Going from the top of the data below, give again each line through the one containing "CUT_OVERRUN = 0.002", both ends kept.

— BEGIN DATASET SECTION —

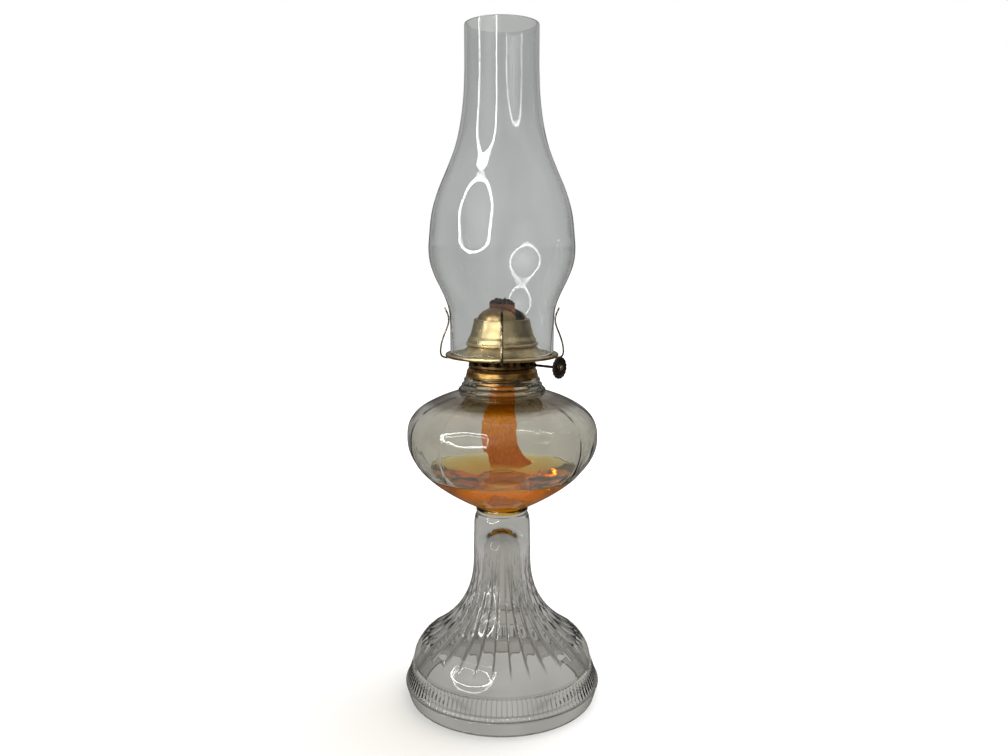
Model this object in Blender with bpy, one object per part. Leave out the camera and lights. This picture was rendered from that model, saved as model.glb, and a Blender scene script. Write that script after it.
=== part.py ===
"""Glass kerosene lamp with a flat-wick burner and a lift-off chimney.

Metres, +Z up. The origin is the centre of the foot's underside, on the table.
-Y is the front. The burner's wick and its spindle stand at an angle to the front,
as they stop wherever the burner is screwed tight.
"""

import math

import bmesh
import bpy
from mathutils import Matrix, Vector

# Clearances
SEAT_GAP = 0.0003
RUNNING_GAP = 0.00035
CUT_OVERRUN = 0.002

# Glass pedestal: a plain rim, a ribbed band, a fluted skirt and a stem
PEDESTAL_HEIGHT = 0.1432
RIM_HEIGHT = 0.0120
RIM_RADIUS = 0.0745
RIM_UNDERCUT = 0.0035
UNDERSIDE_ROUNDING = 0.0010
BAND_TOP_HEIGHT = 0.0268
BAND_TOP_RADIUS = 0.0689
BAND_STEP = 0.0009
RIB_COUNT = 120
RIB_DEPTH = 0.0008
RIB_MARGIN = 0.0026
SHOULDER_HEIGHT = 0.0440
SHOULDER_RADIUS = 0.0603
SHOULDER_SWELL = 0.0021
FLUTE_COUNT = 30
FLUTE_COLUMNS = 3
FLUTE_DEPTH = 0.0013
STEM_LENGTH = 0.0302
FLARE_POWER = 2.75
STEM_FOOT_RADIUS = 0.0216
STEM_RADIUS = 0.0212
STEM_SHOULDER_HEIGHT = 0.0100
STEM_TOP_RADIUS = 0.0184
FOOT_WALL = 0.0045
HOLLOW_SHOULDER_WALL = 0.0065
HOLLOW_STEM_RADIUS = 0.0135
HOLLOW_TOP_DEPTH = 0.0172
# Height shares: up the skirt, down the shoulder, up the hollow and up its rounded top.
SKIRT_ROW_SHARES = (1.0, 0.68, 0.42, 0.23, 0.10, 0.03, 0.0)
SHOULDER_ROW_SHARES = (0.34, 0.67, 1.0)
HOLLOW_ROW_SHARES = (0.0, 0.12, 0.28, 0.48, 0.72, 1.0)
HOLLOW_TOP_ROW_SHARES = (0.35, 0.7, 1.0)
FLUTE_TIP_SHARE = 0.03
FLUTE_FADE_POWER = 0.4

# Glass font, the oil bowl
FONT_RING_RADIUS = 0.0190
FONT_RING_HEIGHT = 0.0045
FONT_RING_SWELL = 0.0006
BOWL_RADIUS = 0.0711
BOWL_LOWER_HEIGHT = 0.0525
BOWL_UPPER_HEIGHT = 0.0350
BOWL_LOWER_POWER = 2.0
BOWL_UPPER_POWER = 3.0
BOWL_WALL = 0.0032
BOWL_FLOOR = 0.0030
BOWL_FLOOR_RADIUS = 0.0160
BOWL_CEILING = 0.0020
PANEL_COUNT = 12
PANEL_DEPTH = 0.0009
PANEL_AZIMUTH_DEG = -98.0
PANEL_CORNER_POWER = 5.0
# Share of a panel's turn where its columns stand, the first on the crest between two panels.
PANEL_COLUMN_SHARES = (0.0, 0.055, 0.34, 0.66, 0.945)
# Height shares of the bowl's rows: below its widest ring, then above it.
BOWL_LOWER_ROW_SHARES = (0.2, 0.4, 0.46, 0.54, 0.66, 0.82, 1.0)
BOWL_UPPER_ROW_SHARES = (0.3, 0.54, 0.72, 0.86, 0.94)
# Where the panels start and stop, as shares of the same two heights.
PANEL_FOOT_SHARE = 0.44
PANEL_HEAD_SHARE = 0.90
LIP_WALL = 0.00185
NECK_SHELF = 0.00195
NECK_RING_STANDOUTS = (0.0071, 0.0046, 0.0030)
NECK_RING_HEIGHT = 0.0037
NECK_GROOVE_DEPTH = 0.0011
# Height share up one ring, then how far its face is drawn in there.
NECK_RING_SHARES = ((0.08, 0.54), (0.35, 0.0), (0.75, 0.80))

# Brass collar, cemented over the neck's lip
COLLAR_HEIGHT = 0.0067
COLLAR_DRAW_IN = 0.0005
COLLAR_FLARE = 0.0016
COLLAR_SHEET = 0.0006
COLLAR_LIP = 0.0007
THREAD_RADIUS = 0.0222
THREAD_LENGTH = 0.0090
SLEEVE_MARGIN = 0.0008
CEMENT_HEIGHT = 0.0013

# Burner body
SHEET = 0.0007
PLATE_SHEET = 0.0006
BASKET_FOOT_LIP = 0.0024
BASKET_STANDOUT = 0.0020
BASKET_FLARE = 0.0024
BASKET_WINDOW_COUNT = 16
BASKET_WINDOW_WIDTH = 0.0034
BASKET_WINDOW_HEIGHT = 0.0046
BASKET_WINDOW_LIFT = 0.0022
DIFFUSER_HOLE_RADIUS = 0.0014
DIFFUSER_OUTER_HOLES = 12
DIFFUSER_INNER_HOLES = 6
DIFFUSER_HOLE_MARGIN = 0.0040
DIFFUSER_RING_SPACING = 0.0075
DIFFUSER_SLOT_MARGIN = 0.0025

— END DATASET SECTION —

→ **RESPONSE TO THE EXERCISE**:
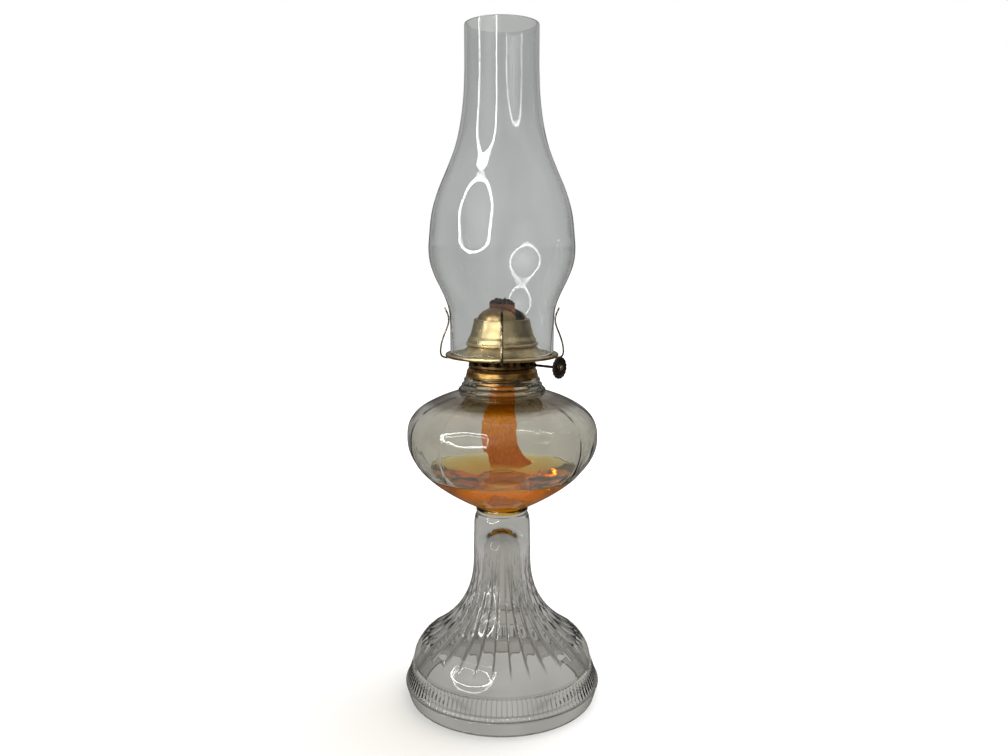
Model this object in Blender with bpy, one object per part. Leave out the camera and lights. This picture was rendered from that model, saved as model.glb, and a Blender scene script. Write that script after it.
=== part.py ===
"""Glass kerosene lamp with a flat-wick burner and a lift-off chimney.

Metres, +Z up. The origin is the centre of the foot's underside, on the table.
-Y is the front. The burner's wick and its spindle stand at an angle to the front,
as they stop wherever the burner is screwed tight.
"""

import math

import bmesh
import bpy
from mathutils import Matrix, Vector

# Clearances
SEAT_GAP = 0.0003
RUNNING_GAP = 0.00035
CUT_OVERRUN = 0.002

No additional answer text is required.